On ne s’ennuie pas un instant dans un récit rythmé déroulé dans un style bien réaliste qui ne dissimule rien et va jusqu’au bout des choses. Et l’histoire se déroule dans un décor sublime qui est celui du Paris de la fin du XIXème siècle que ceux qui connaissent ces lieux reconnaîtront si bien : « L’Arc de Triomphe de l’Etoile apparaissait debout à l’entrée de la ville sur ses deux jambes monstrueuses, sorte de géant informe qui semblait prêt à se mettre en marche pour descendre la large avenue ouverte devant lui. ». Les personnages dans leurs pérégrinations nocturnes[3] nous font traverser le Pont de la Concorde, longer le Palais Bourbon, arriver rue de Bourgogne. Et l’histoire se termine sur le parvis de l’église de la Madeleine. Maupassant a bien compris ce que la plus belle ville du monde pouvait ajouter à son roman.

 

 

[1] Voir sur ce sujet la chronique publiée sur ce Blog à propos de l’ouvrage de Jacques-Louis Douchin (« La vie érotique de Maupassant ») le 29 juin 2022.

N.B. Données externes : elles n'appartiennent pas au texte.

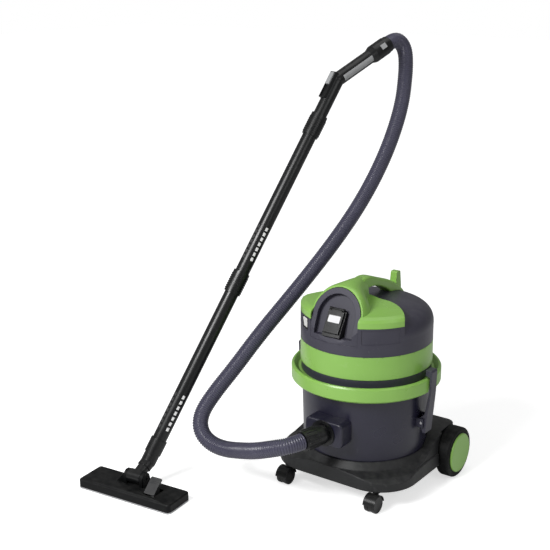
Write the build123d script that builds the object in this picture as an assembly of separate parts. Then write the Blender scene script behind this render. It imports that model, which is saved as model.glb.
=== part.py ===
from build123d import *
import math
import os

# Canister wet-and-dry vacuum cleaner with hose, two-piece wand and floor nozzle.
# Millimetres. Origin on the floor under the tank's axis, +Z up, hose inlet towards -Y.

# ---- driving dimensions: machine -------------------------------------------------
tank_top_r = 158.0
tank_foot_r = 153.0
tank_wall = 3.0
tank_foot_z = 72.0
tank_lip_z = 270.0

seal_h = 6.0
plate_h = 8.0
band_r = 159.5
band_top_z = 312.5
ring_r = 161.8
ring_top_z = 369.2
cover_r = 161.6
cover_wall = 3.0
cover_shoulder_z = 405.0
cover_edge_r = 133.0
cover_edge_z = 452.0
cover_top_z = 464.0

rim_r = 184.0
rim_foot_z = 263.0
rim_top_z = 300.0
rim_gutter_z = 290.0
rim_inner_r = 163.0
rim_notch_half = 16.0
rim_notch_r = 174.0

arch_half = 65.0
arch_foot_z = 395.0
arch_spring_z = 452.0
arch_top_z = arch_spring_z + arch_half
arch_foot_y = -161.3
arch_peak_y = -113.0
arch_depth = 22.0
arch_frame = 13.0
arch_recess = 14.0
arch_lean = (arch_peak_y - arch_foot_y) / (arch_top_z - arch_foot_z)

wing_foot_z = 438.4
wing_shoulder_z = 452.0
wing_rise_z = 478.0
bar_half = 16.0
shell_wall = 3.5
# Half widths and heights of the hood's sections, from the arch back to the carrying bar.
hood_front = [(69.5, 436), (69.5, 454), (64, 480), (45, 505), (24, 517.5)]
hood_second = [(78, 436), (68, 458), (55, 484), (40, 507), (20, 521.5)]
hood_third = [(62, 436), (45, 458), (33, 484), (24, 508), (13, 522.5)]
hood_last = [(42, 436), (27, 458), (18, 484), (15, 506), (8, 519.5)]
crown_z = 522.0
hook_top_z = 500.0
hook_half = 9.0

boss_half = 52.0
boss_z = 178.0
boss_h = 62.0
boss_y = -190.0
fitting_r = 30.0
cuff_r = 24.0
spigot_r = 22.0
duct_r = 17.5

# ---- driving dimensions: outlet, switch and cable gland --------------------------------
socket_half = 24.0
socket_top = (-129.0, 466.0)
socket_foot = (-163.0, 411.0)
socket_t = 26.0
flap_t = 3.5
flap_l = 54.0
flap_half = 21.0
flap_pin_r = 1.5
well_r = 20.0
well_d = 17.0
contact_x = 9.5
contact_r = 2.4
switch_angle = -33.5
switch_z = 421.0
switch_half = 12.0
switch_l = 24.0
switch_r = cover_r - 5.0
rocker_pin_r = 1.5
rocker_tilt = 7.0
gland_z = 395.0
gland_r = 9.0

# ---- driving dimensions: trolley and wheels ------------------------------------------
trolley_foot_z = 50.0
trolley_half = 186.0
trolley_front_y = -174.0
trolley_rear_y = 172.0
trolley_corner_r = 100.0
trolley_rear_r = 40.0
trolley_rim_r = 171.0
trolley_rim_z = 86.0
trolley_crest_z = 102.0
trolley_deck_z = 124.0
trolley_wall = 4.0
wheel_r = 63.7
wheel_y = 116.0
wheel_face_x = 210.0
tyre_w = 34.0
hub_r = 50.0
cap_r = 49.3
cap_t = 4.5
axle_r = 6.0
sleeve_r = 60.0
sleeve_inner_x = 96.0
caster_x = 126.6
caster_y = -165.7
caster_trail = 14.0
caster_wheel_r = 21.0
caster_wheel_w = 11.0
caster_web = 7.0
caster_stem_r = 5.0
caster_stem_l = 16.0
caster_axle_r = 3.0
caster_pod_r = 11.0

# ---- driving dimensions: latches -------------------------------------------------------
latch_x = 168.0
latch_z = 184.0
latch_half = 16.0
latch_tip_half = 9.0
latch_pin_r = 3.0
latch_ear = 5.0

# ---- driving dimensions: suction unit ----------------------------------------------------
motor_r = 58.0
motor_z = tank_lip_z + seal_h + plate_h
motor_h = 96.0
housing_r = 72.0
housing_wall = 3.0
fan_r = 50.0
shaft_r = 4.0
cage_r = 58.0
cage_foot_z = 184.0
filter_r = 86.0
float_r = 24.0
screw_circle = 140.0

# ---- driving dimensions: wand, grip and hose ---------------------------------------------
wand_foot = Vector(-387.9, -360.1, 92.1)
wand_dir = Vector(0.1771, 0.5162, 0.8380).normalized()
tube_r = 18.0
tube_wall = 1.5
tube_len = 475.0
tube_cuff_r = 22.5
tube_cuff_l = 58.0
tube_overlap = 38.0
collar_l = 30.0
neck_r = 19.0
neck_bore_r = 15.0
grip_stem_l = 138.0
grip_rise = 26.0
grip_r = 18.0
stub_r = 17.5
grip_l = 128.0
grip_head_r = 23.0
grip_head_l = 44.0
hose_r = 20.0
hose_wall = 2.5
grip_cuff_l = 10.0
cuff_neck_r = 20.6
cuff_neck_l = 8.0
housing_l = 72.0
housing_back = 25.0
slide_l = 32.0
button_w = 13.0
button_l = 16.0
button_turn = 28.0
cuff_yaw = 20.0
cuff_drop = 4.0
cuff_l = 50.0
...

[2] C’est le cas de Miss Harriet dans la nouvelle que Maupassant publie en 1883 sous le titre de « Miss Harriet ». Il en est de même pour Jeanne Le Perthuis des Vauds dans le roman « Une vie » que l’auteur publie en 1883.

[3] Duroy et Norbert de Varenne rentrent chez eux à pied après un dîner chez les Walter. Ils traversent de nuit ce décor parisien et c’est là que Varenne fait part à Duroy de son obsession pour la mort (Première partie. Chapitre VI).